Review: Written on the Body by Jeanette Winterson

This book was required reading for two of my college lit courses: one for modern women authors and another titled “queer theory.” The former because Written on the Body was written by Jeannette Winterson in 1992; the latter because the unnamed narrator is of an undefined sex and gender. So much in our society carries the implication of being “for women,” or “for men,” but Written on the Body refuses to define its narrator this way. Winterson is careful to never push her narrator too close to conventional ideas of masculinity or femininity, and even though students in both classes tried to guess, this only forced us to examine our own biases and assumptions. e.g. “If a character does _____, why do you assume they’re a woman?”

Written on the Body is a love story detailing the narrator’s love for a married woman, Louise. However, the narrator carries on romantic relationships with both men and women. Many readers might assume the narrator’s sex based on Louise’s, but by including lovers of both sexes, Winterson sidesteps this potential assumption. Winterson is masterful and allows the narrator to speak and act in ways that are sometimes stereotypically feminine and sometimes stereotypically masculine. The most consistent element is the narrator’s overwhelming love for Louise. Very quickly, this is all that matters.

In writing without a clear sex/gender, Winterson strips love of the usual boxes and frees it from the usual cliches. It runs boundless through her lyrical prose where she dissects its effects on the body, mind, and heart. During a break in the plot, she takes several parts of Louise’s body and pairs their anatomical definitions with poetic declarations of love:

THE CLAVICLE OR COLLAR BONE: THE CLAVICLE IS A LONG BONE WHICH HAS A DOUBLE CURVE. THE SHAFT OF THE BONE IS ROUGHENED FOR THE ATTACHMENT OF THE MUSCLES. THE CLAVICLE PROVIDES THE ONLY BONY LINK BETWEEN THE UPPER EXTREMITY AND THE AXIAL SKELETON.
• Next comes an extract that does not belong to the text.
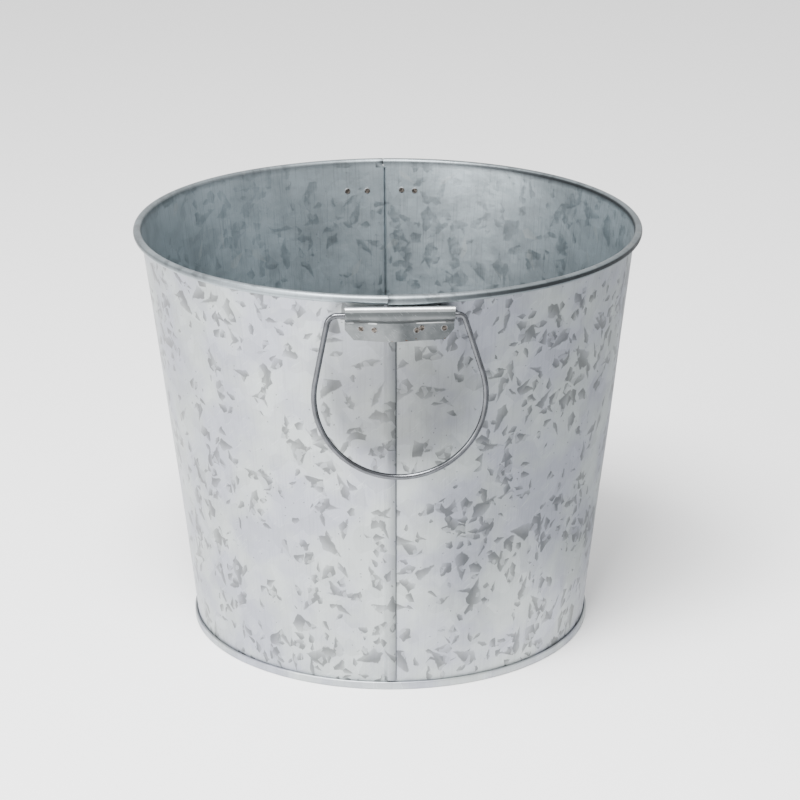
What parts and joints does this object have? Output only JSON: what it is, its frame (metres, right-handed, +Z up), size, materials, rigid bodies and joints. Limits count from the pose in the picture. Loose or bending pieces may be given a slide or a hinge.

I cannot think of the double curve lithe and flowing with movement as a bony ridge, I think of it as the musical instrument that bears the same root. Clavis. Key. Clavichord. The first stringed instrument with a keyboard. Your clavicle is both keyboard and key. If I push my fingers into the recesses behind the bone I find you like a soft shell crab. I find the openings between the springs of muscle where I can press myself into the chords of your neck. The bone runs in perfect scale from sternum to scapula. It feels lathe-tuned. Why should a bone be balletic? (129)

This section of the book is stunning. Winterson offers a version of love that revels in physical minutiae and imperfections to ask the question of how well we can know another through their body. How close can you come through adoration and physical intimacy with another person? In a culture that exults in sex to the point of desensitization, this careful study of the body is miraculous and nostalgic. The narrator runs her hands over Louise’s skin and ponders the stories of her scars, the nerves under her skin, and the impulses in her brain. It is a rare scene of true physical intimacy—a closeness through touch and sexuality that, in spite of being a physical exploration, is about connecting beyond the body.

I know how your hair tumbles from its chignon and washes your shoulders in light. I know the calcium of your cheekbones. I know the weapon of your jaw. I have held your head in my hands but I have never held you. Not you in your spaces, spirit, electrons of life. (120)

Most importantly, all this conversation of gender and love takes place within a fully realized story. Louise is fleshed out alongside her husband, Elgin. There are plenty of humorous anecdotes, flashbacks, and plot points. There is more action, more conversation, than you would expect for a novel with a genderless narrator. You would think this level of ambiguity could only exist in a vacuum, but it exists within the modern world.

I would give this a 5.0 for the beautiful writing. It is infinitely quotable; there is something worth including here on every page. I’ll prove it by opening to a random page:

Frank had the body of a bull, an image he intensified by wearing great gold hoops through his nipples. Unfortunately he had joined the hoops with a chain of heavy gold links. The effect should have been deeply butch but in fact it looked rather like the handle of a Chanel shopping bag. (93)

BUT, there is much about this work that could be labeled experimental and there are times when it is more about the writing than conveying a story. As much as I love the break when the body is dissected for its beautiful language, there is also a part of me that does not like being pulled so far from the direction of the story. It is only because the language is beautiful that this book escapes being called “gimmicky.” It’s a fun conversation piece and it provoked some of the more interesting debates in both classes when it was read.

Overall: 3.7. (out of 5.0) Very pretty, but more experimental than I like.